You can read the report in all its detail here but in the meantime, here is a quick summary.
The executive summary identifies several priorities, including:
Indigenous health
• Establish a National Aboriginal and Torres Strait Islander Health Authority to buy services and to hold services accountable
• Strengthen community controlled health services, develop Indigenous health workforce and upskill existing workforce to provide culturally appropriate services
• Improve nutrition in targeted remote Indigenous communities
Mental health care
• Expand sub acute services in the community
• All acute mental health services should have a rapid response outreach team available 24 hours a day
• National access to youth friendly, community based services for encouraging good mental health in young people
Rural and remote
• Top up funding on a per capita basis to ensure receiving equivalent funding as well-served communities
• Increased funding for patient travel and accommodation
Dental Care
• A new universal scheme for access to basic services, Denticare Australia
• Expansion of preschool and school dental programs
Public hospitals
• Public hospitals with major emergency departments be funded to ensure enough beds are available
System redesign
• Establish National Health Promotion and Prevention Agency
• Strengthen primary health care with Comprehensive Primary Health Care Centres and Services to be established with extended opening hours
• Voluntary enrolment in a ‘health care home’ to encourage better continuity and coordination of care for people with chronic diseases and disabilities
• Current divisions of general practice should evolve into or be replaced by Primary Health Care organisations
Next generation of Medicare
• The Medicare Benefits Schedule should be “reshaped”, with the Commonwealth to decide what services should be covered and by whom they should be delivered
• A range of payment mechanisms including mix of salary, fee for service, grants, performance payments
• The Commonwealth should have full policy and funding responsibility for primary health care, basic dental care and aged care, as well as responsibility for buying health services for Aboriginal and Toress Strait Islander people
• The report lays open the way for the Feds to take over responsibility for health funding entirely. Initially the Feds would pay 100 pc of efficient cost of public hospital outpatient services with an agreed, capped activity-based budget and 40 pc of the efficient cost of every public patient admission to a hospital sub acute or mental health care facility and every emergendy department attendance. The Feds share could be incrementally increased over time until it is completely responsible. Under Medicare Select, the Commonwealth Government would become the sole government funder of health services, and all Australians would automatically belong to a health plan either operated by government, the not for profit sector or private enterprise. The NHHRC has recommended that over the next two years, the Feds explore the benefits, risks and feasibility of this recommendation.

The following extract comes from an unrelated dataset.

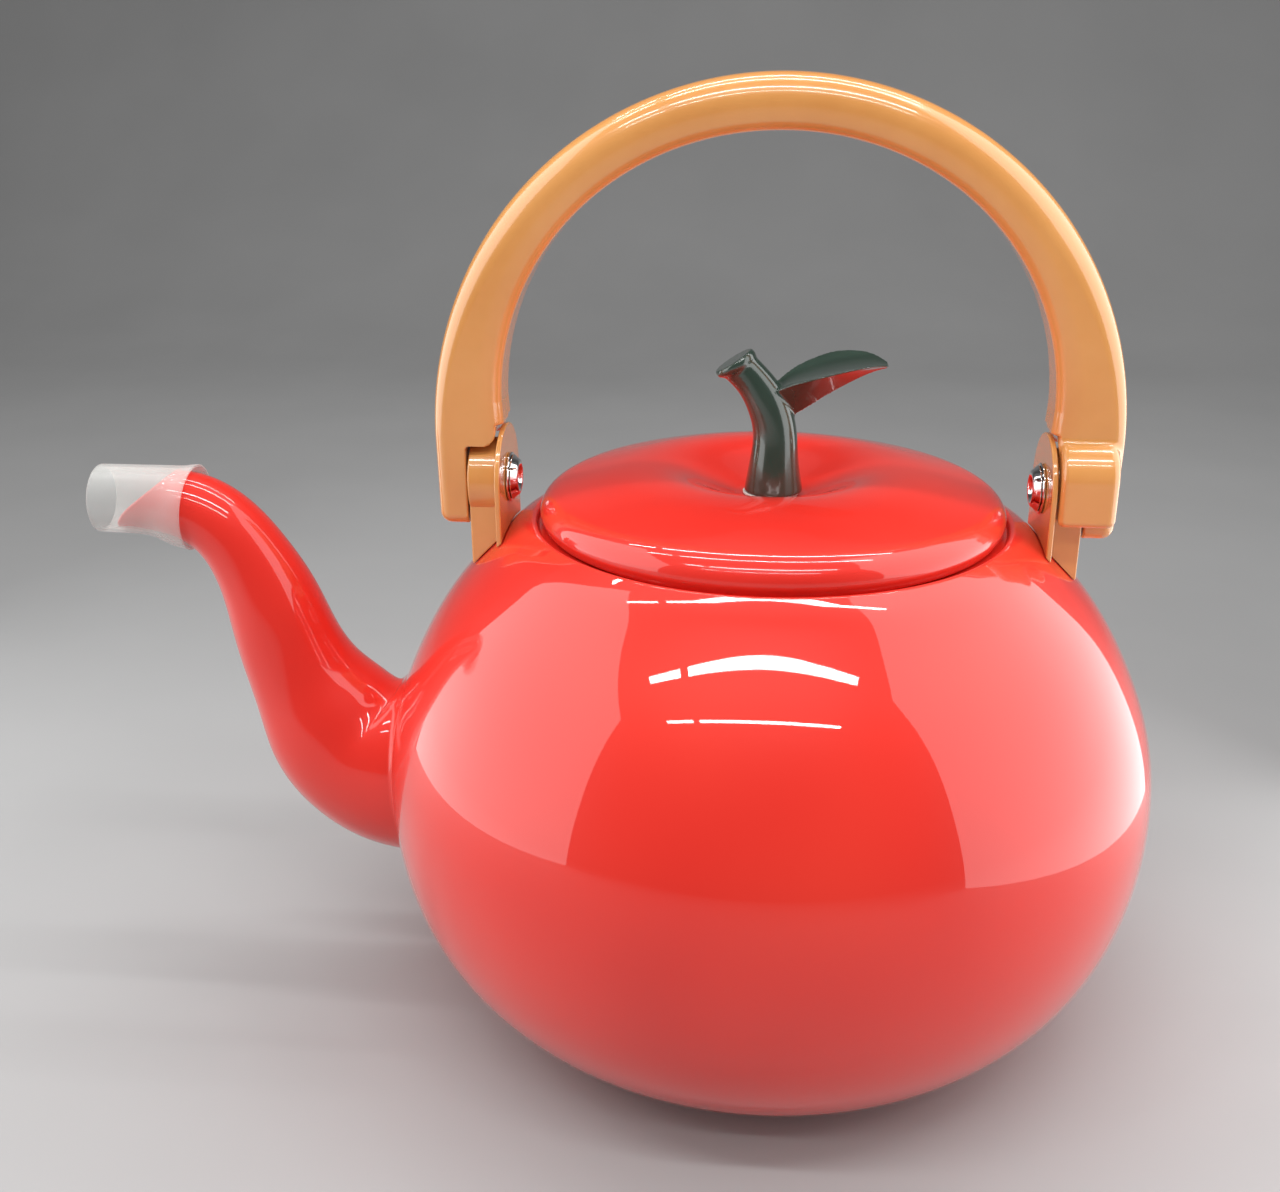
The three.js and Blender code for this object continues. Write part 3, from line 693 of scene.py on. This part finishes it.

In other words, two of the really hard-edged recommendations of the report – fundamental changes to the MBS and Medicare – are likely to be delayed long enough so as not to cause any pre-election grief for Rudd and co. It may also be worth noting that the report’s very first recommendation stresses the importance of private health insurance. Recommendation 92 adds: “We want to see the overall balance of spending through taxation, private health insurance, and out-of-pocket contribution maintained over the next decade.”
Strengthened consumer engagement and voice
• Build health literacy, eg as a core element of the National Curriculum in schools
• Foster community participation through citizen juries etc
• Every Australian should have a personal electronic health record that they own and control – by 2012
The Commission estimates the annual recurrent costs of their reforms are between $2.8 billion and $5.7 billion. A capital investment over five years of $4.3billion-$7.3billion is also required, they say. These figures do not include the costs of Denticare Australia, which it is estimated will cost the Feds $3.6 billion annually.